Différents enjeux historiques, politiques et idéologiques se jouent dans les premières années d’activités du studio. Comme l’ont bien montré les différents travaux d’Eiji Ôtsuka, il n’y a pas, dans un premier temps, de véritable rupture entre l’avant et l’après-guerre : ce sont les mêmes personnes, parfois les mêmes structures, qui fabriquent les dessins animés de propagande et qui relancent la production d’animation après 1945. Il est donc nécessaire pour le studio de s’écarter des schémas suivis dans la période antérieure, et d’accompagner la reconstruction du Japon. Le choix du Serpent blanc, une légende chinoise, comme source d’adaptation pour le premier long métrage de la Tôei Dôga en 1958 peut être lu en ce sens : pour la chercheuse Tse-yue Hu, il s’agit même d’une forme de quête de rédemption. S’il est difficile de dire en l’absence d’enquête de réception quel rôle ces films ont joué auprès du public japonais, il est certain que la politique d’Ôkawa à la tête du studio correspond de près au discours de la reconstruction, par exemple à travers l’idée d’une réappropriation japonaise du modèle de l’animation disneyenne, ou encore sa volonté d’exporter les longs métrages du studio à l’étranger.

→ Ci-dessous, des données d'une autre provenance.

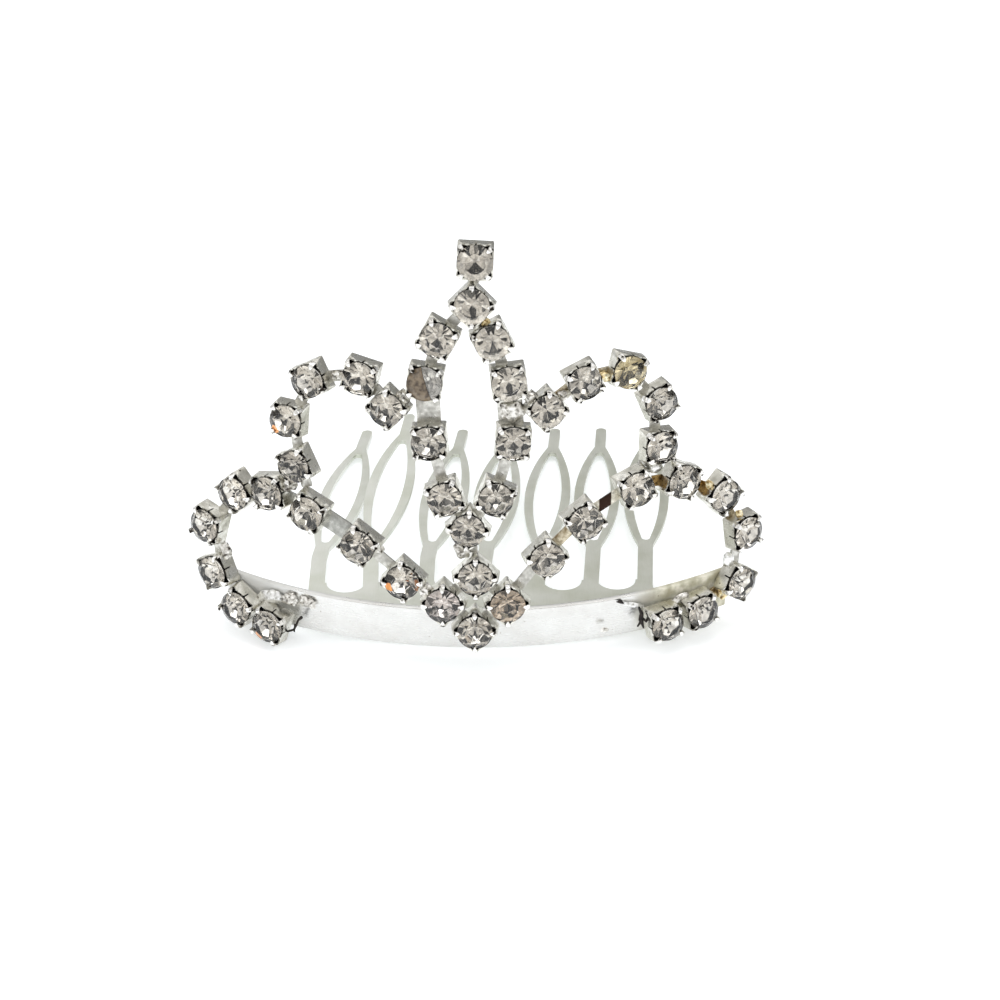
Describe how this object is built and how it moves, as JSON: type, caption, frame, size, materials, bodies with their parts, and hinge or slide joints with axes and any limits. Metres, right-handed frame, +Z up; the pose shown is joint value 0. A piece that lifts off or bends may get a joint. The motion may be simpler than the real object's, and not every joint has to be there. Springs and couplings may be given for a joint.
{
  "type": "diadem",
  "caption": "Small rhinestone diadem on a hair comb: a curved band, an openwork of stone-set cups in scrolls, arches and a pointed oval, and a toothed sheet-metal comb behind.",
  "frame": {"origin": "bottom centre of the bounding box, on the table between the band and the teeth's tips", "axes": "+X along the band to the right as the picture shows it, the wearer's left, +Y from the stone-set front to the comb's tips, +Z up to the top drop"},
  "size_m": [0.0583, 0.048, 0.0427],
  "materials": {
    "plated_metal": "polished",
    "band_metal": "polished",
    "comb_metal": "satin",
    "rhinestone": "polished"
  },
  "bodies": {
    "root": {"band": "band_metal", "comb": "comb_metal", "marquise": "plated_metal", "cluster": "plated_metal", "arch_left": "plated_metal", "arch_right": "plated_metal", "scroll_left": "plated_metal", "scroll_right": "plated_metal", "stone_marquise_1": "rhinestone", "stone_marquise_2": "rhinestone", "stone_marquise_3": "rhinestone", "stone_marquise_4": "rhinestone", "stone_marquise_5": "rhinestone", "stone_marquise_6": "rhinestone", "stone_marquise_7": "rhinestone", "stone_marquise_8": "rhinestone", "stone_marquise_9": "rhinestone", "stone_marquise_10": "rhinestone", "stone_marquise_11": "rhinestone", "stone_cluster_1": "rhinestone", "stone_cluster_2": "rhinestone", "stone_cluster_3": "rhinestone", "stone_cluster_4": "rhinestone", "stone_arch_left_1": "rhinestone", "stone_arch_left_2": "rhinestone", "stone_arch_left_3": "rhinestone", "stone_arch_left_4": "rhinestone", "stone_arch_left_5": "rhinestone", "stone_arch_right_1": "rhinestone", "stone_arch_right_2": "rhinestone", "stone_arch_right_3": "rhinestone", "stone_arch_right_4": "rhinestone", "stone_arch_right_5": "rhinestone", "stone_scroll_left_1": "rhinestone", "stone_scroll_left_2": "rhinestone", "stone_scroll_left_3": "rhinestone", "stone_scroll_left_4": "rhinestone", "stone_scroll_left_5": "rhinestone", "stone_scroll_left_6": "rhinestone", "stone_scroll_left_7": "rhinestone", "stone_scroll_left_8": "rhinestone", "stone_scroll_left_9": "rhinestone", "stone_scroll_right_1": "rhinestone", "stone_scroll_right_2": "rhinestone", "stone_scroll_right_3": "rhinestone", "stone_scroll_right_4": "rhinestone", "stone_scroll_right_5": "rhinestone", "stone_scroll_right_6": "rhinestone", "stone_scroll_right_7": "rhinestone", "stone_scroll_right_8": "rhinestone", "stone_scroll_right_9": "rhinestone"}
  },
  "joints": []
}
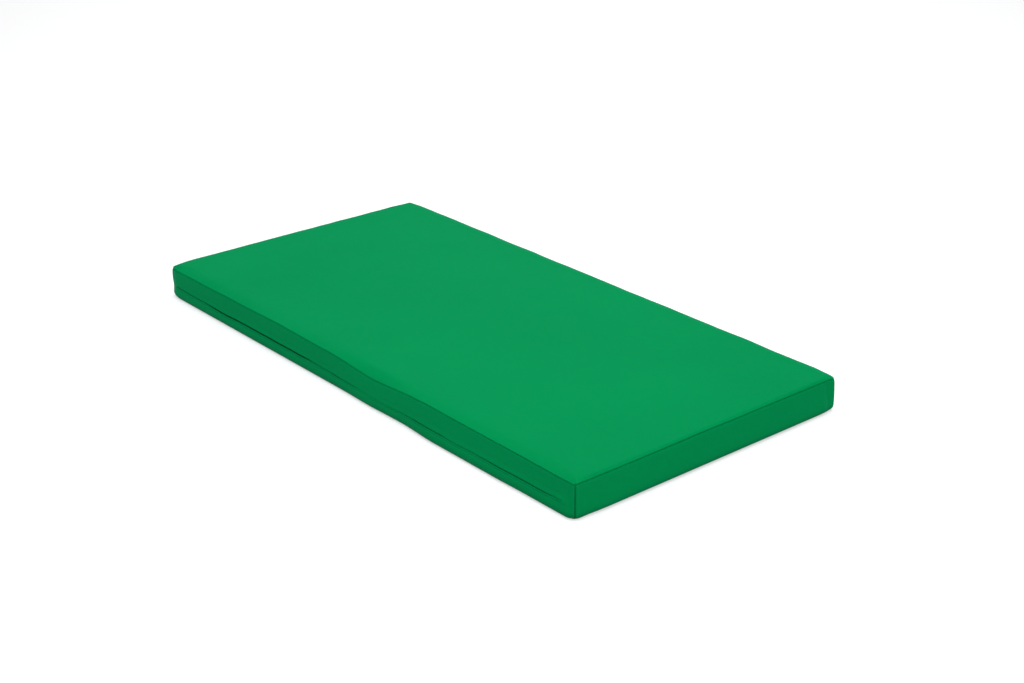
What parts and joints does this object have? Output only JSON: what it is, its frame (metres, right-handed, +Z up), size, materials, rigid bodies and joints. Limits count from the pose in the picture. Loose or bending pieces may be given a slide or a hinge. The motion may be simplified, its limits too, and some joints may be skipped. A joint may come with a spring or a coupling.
{
  "type": "crash landing mat",
  "caption": "Rectangular landing mat: foam core in a sewn cover of coated cloth, with a zip along one long side hidden under a hanging flap.",
  "frame": {"origin": "middle of the underside, on the floor", "axes": "+X along the mat's length towards the closed end of the zip, +Y across the mat away from the zip side, +Z up from the floor to the landing face"},
  "size_m": [2, 1, 0.1],
  "materials": {
    "cover_cloth": "satin",
    "soft_foam": "matte",
    "firm_foam": "matte",
    "zip_tape": "matte",
    "zip_coil": "satin",
    "zip_metal": "satin",
    "thread": "satin"
  },
  "bodies": {
    "core_and_cover": {"cover_top_panel": "cover_cloth", "cover_bottom_panel": "cover_cloth", "cover_wrap_boxing": "cover_cloth", "zip_side_upper_strip": "cover_cloth", "zip_side_lower_strip": "cover_cloth", "zip_end_tab_right": "cover_cloth", "zip_end_tab_left": "cover_cloth", "foam_base_block": "soft_foam", "foam_top_sheet": "firm_foam", "zip_tape_upper": "zip_tape", "zip_tape_lower": "zip_tape", "zip_coil_upper": "zip_coil", "zip_coil_lower": "zip_coil", "zip_top_stops": "zip_metal", "zip_bottom_stop": "zip_metal", "seam_thread_top": "thread", "seam_thread_bottom": "thread", "seam_thread_corner_right": "thread", "seam_thread_corner_left": "thread", "zip_stitch_upper_row": "thread", "zip_stitch_lower_row": "thread"},
    "flap": {"zip_flap": "cover_cloth", "flap_hem_stitch": "thread"},
    "slider": {"zip_slider_body": "zip_metal"},
    "puller": {"zip_puller": "zip_metal"}
  },
  "joints": [
    {"name": "flap_lift", "type": "hinge", "parent": "core_and_cover", "child": "flap", "pos_m": [0, -0.4992, 0.071], "axis": [-1, 0, 0], "range_deg": [0, 120]},
    {"name": "slider_slide", "type": "slide", "parent": "core_and_cover", "child": "slider", "axis": [-1, 0, 0], "range_m": [0, 1.834]},
    {"name": "puller_swing", "type": "hinge", "parent": "slider", "child": "puller", "pos_m": [0.917, -0.4963, 0.05], "axis": [0, 0, 1], "range_deg": [0, 90]}
  ],
  "couplings": [
    {"joint": "puller_swing", "follows": "flap_lift", "ratio": 0.75}
  ]
}
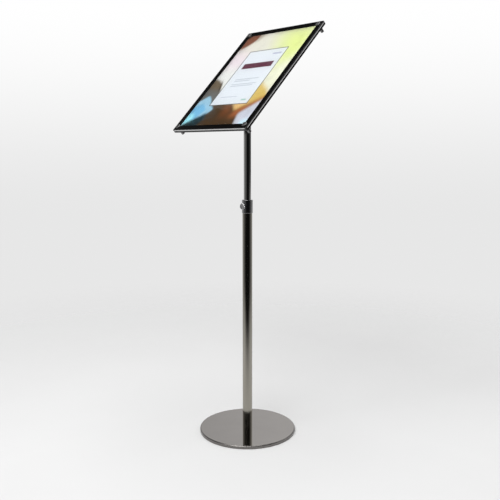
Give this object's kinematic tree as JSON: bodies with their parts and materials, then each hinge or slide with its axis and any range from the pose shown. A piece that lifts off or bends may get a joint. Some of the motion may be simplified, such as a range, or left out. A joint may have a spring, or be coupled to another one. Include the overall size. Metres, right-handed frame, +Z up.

- Parler de soft power avant l’heure avec les productions de la Töei Dôga a-t-il du sens ?
Il est clair que la politique que mène Hiroshi Ôkawa entre 1956 et 1971 à la tête du studio vise à diffuser ses films sur les marchés internationaux. En cela, il s’inscrit dans la lignée des producteurs de cinéma japonais qui développent dans les années 1950, suite au succès de certains longs métrages dans les festivals européens comme Rashômon (Kurosawa, 1950) ou Les Contes de la lune vague après la pluie (Mizoguchi, 1953), ce que l’historien du cinéma Aaron Gerow a nommé des « rêves d’exportation ». Néanmoins, cette volonté ne rencontre que peu d’écho pour ce qui est des premiers films animés de la Tôei, comme Le Serpent blanc (1958) ou Sasuke le petit samouraï (1959), qui atteignent péniblement les écrans étrangers, sous des formes parfois largement modifiées par leurs distributeurs locaux — c’est le cas par exemple du Voyage vers l’Occident (1960), diffusé aux États-Unis sous le titre Alakazam the Great, sans aucun nom japonais au générique. Ironiquement, tandis qu’Ôkawa vise à faire connaître la structure par ses longs métrages pour le cinéma, c’est bien par la télévision que la Tôei va véritablement connaître un essor international à travers les évolutions impulsées par le nouveau président Shigeru Okada. Cette période n’est pas directement abordée dans le livre, car elle débute dans les années 1970, mais elle reste centrale pour comprendre la diffusion de l’animation japonaise à l’étranger, et se situe dans une certaine mesure dans la continuité de la stratégie menée par Ôkawa durant la période précédente.